Rather than improving single-threaded performance, with the dawn of the multi-core era, processor micro-architects have exploited Moore’s law transistor scaling by increasing core density on a chip and increasing the number of thread contexts within a core. However, single-thread performance and efficiency is still very relevant in the power-constrained multi-core era.

This dissertation provides a detailed study of register reference count structures and its application to both conventional and non-conventional out-of-order processors. A study of register allocation algorithms shows how register file occupancy can be exploited to dynamically re-size the register file to reduce power consumption, which is especially important in the face of wider multithreaded processors. We show how reference counting can ‘pin’ registers during checkpointed execution, rather than incorporating shadow-bitcells, which increase register file area and leakage costs. Finally we build hardware models of reference count structures and show that the area and overheads are low relative to conventional register management mechanisms and are recouped by the techniques that reference counting enables.

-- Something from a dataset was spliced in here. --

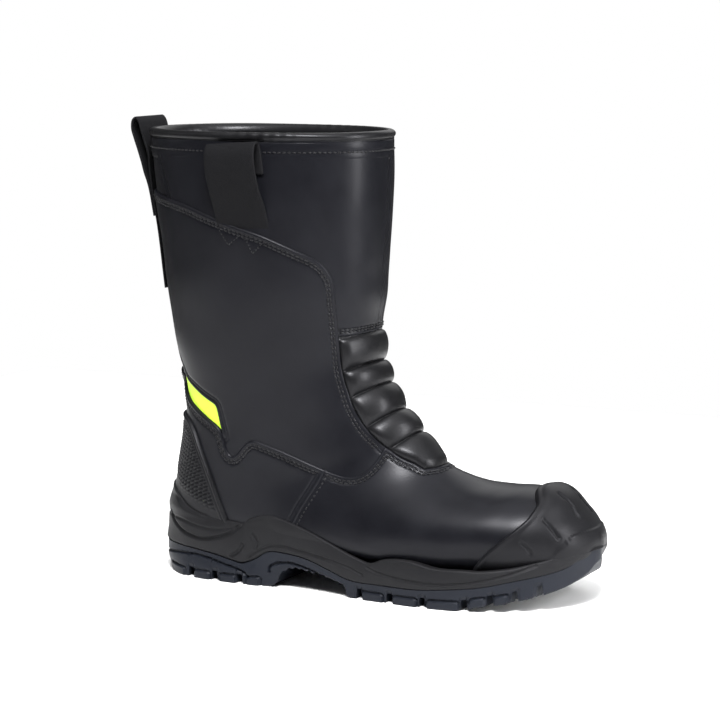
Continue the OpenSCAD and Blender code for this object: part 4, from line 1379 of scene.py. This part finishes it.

This dissertation leverages these register management structures to introduces a new load latency tolerant micro-architecture. This micro-architecture incorporates a novel predictive approach to scale the instruction window, improving performance during low ILP regions of execution. The key features include a front-end predictive slice-out mechanism and in-order queue structure, mechanisms to reduce the energy cost of dynamic instruction execution by eliminating costly issue-queue broadcasts for sliced instructions, and a mechanism to share register file resources across multiple instructions.